Despite the pressure, the school board refused to reconsider, and Jaramillo said when he met with Caldwell to discuss his plans to seek reelection, Caldwell told him the party would not support him if he did not reconsider the tax abatement.

“I was a bit taken aback,” Jaramillo said. “I thought I was on the pathway of doing what needed to be done as a school board director.”

The project, which was the third phase of a senior housing development, moved forward having received tax abatements from Montgomery County and Norristown Borough. But the school district’s abatement would have represented the largest chunk of tax breaks.

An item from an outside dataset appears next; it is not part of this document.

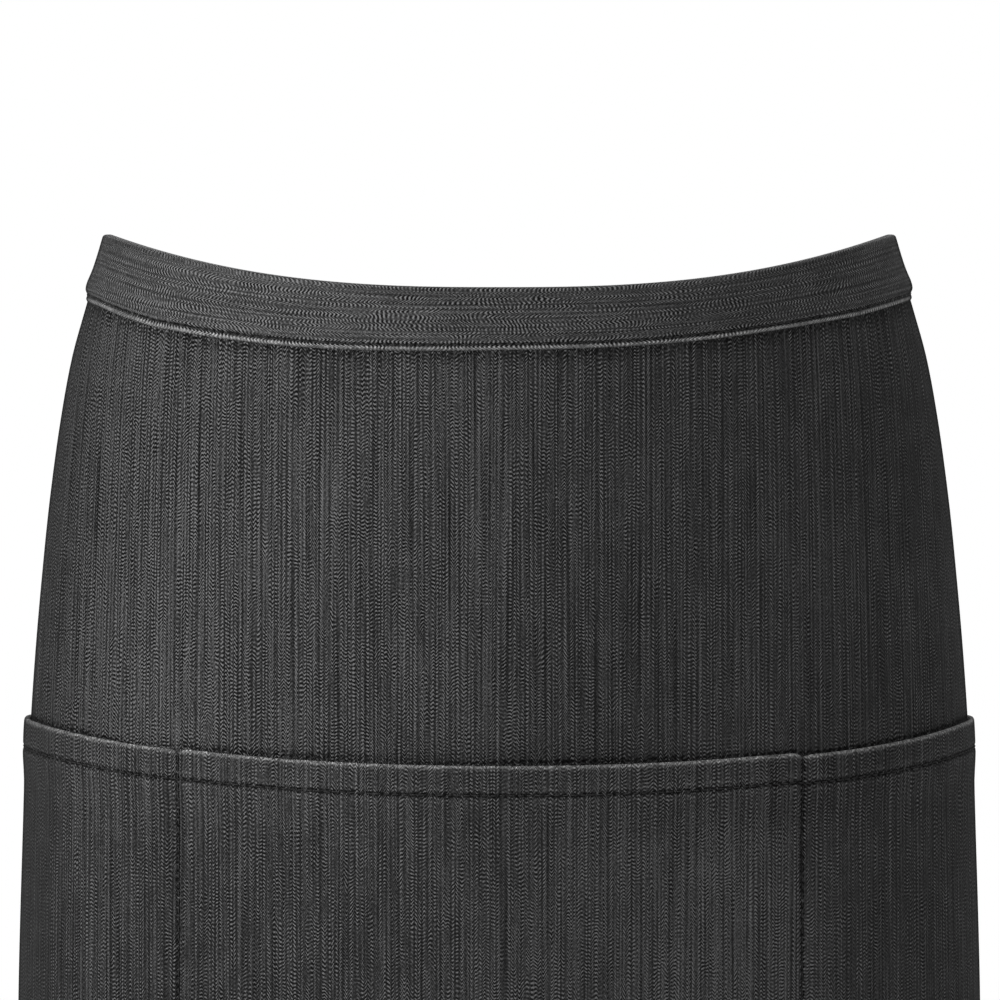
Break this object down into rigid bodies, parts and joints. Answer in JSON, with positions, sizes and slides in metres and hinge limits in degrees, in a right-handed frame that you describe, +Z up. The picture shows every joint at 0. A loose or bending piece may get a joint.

In an interview, Caldwell said the rejected tax abatement was an example of the broader concerns he had with the school board, but not his sole reason for refusing to support Jaramillo and his slate.

He said there was “constant friction” between the Norristown School Board and township leaders in Norristown, East Norriton and West Norriton. Many people, for many reasons, he said, were calling for change.

“I was very clear with all of them that I was not prepared personally, not prepared to support them unless they were prepared to support the municipalities in another way,” said Caldwell, a former Norristown supervisor. “And that conversation started about two years ago and it went nowhere.”

The decision to “dig your heels in” on a tax abatement for an affordable housing project, he said, was a prime example of that friction. Communities like Norristown, he said, need to use economic incentives like LERTAs to bring in development and, because the project in question was a senior housing facility, it wouldn’t have cost the district money in terms of more students to serve.

Now, he said, there’s little reason for borough leaders to help the school board.

“It’s bad leadership,” he said, referring to Jaramillo. If elected to the board, Caldwell said, he hoped to leverage his political experience to repair relationships he says are damaged and broken.

In an email to The Inquirer, Jaramillo dismissed the broad criticisms of his leadership and said his commitment to his community was “unwavering.”

“It is unfortunate that they are deflecting by questioning my leadership. Leaders stand on their values. Those who know me well have witnessed my work ethic and understand the values I hold,” he said.

Caldwell said the firm’s connections didn’t factor into frustrations over the school board’s vote. He said the school board race has been a local fight that hasn’t involved the state or county-level Democratic parties.

Other members of the local Democratic committee said they were aware of the LERTA but that it wasn’t necessarily the guiding force in their endorsement vote.

One municipal chair, Patty Mark, cited concerns about Jaramillo’s lack of engagement with parents. Another, Roseanne Milazzo, the municipal chair for West Norriton who also serves on the West Norriton Board of Supervisors, said Jaramillo had failed to foster relationships with other local leaders, leaving opportunities for collaboration on the table, and wasn’t sufficiently supportive of other Democrats. Particularly egregious, she noted, was that Jaramillo missed the high school graduation last year.

His rejection of the LERTA, she said, raised yet another flag questioning whether the board would support West Norriton if it was seeking a tax abatement for a project.

Milazzo said she would have supported Ruiz if she had been willing to run on a new slate rather than with Jaramillo.

“We found some other candidates who wanted to run and we feel that they will be more willing to deal with us and interact with us,” Milazzo said. “They have experience ... we found more qualified candidates.”

The denied endorsement, and his removal from the ballot, Jaramillo said, underscored the barriers that exist to candidates from marginalized backgrounds. He said he had been encouraged to run a write-in campaign but had not yet made a decision.

“The fact that the party, the local party’s endorsement, is such a significant component of this,” Jaramillo said. “That contributes to the barriers of write-in campaigns or campaigns that don’t come from affluent backgrounds or don’t have the financial capital.”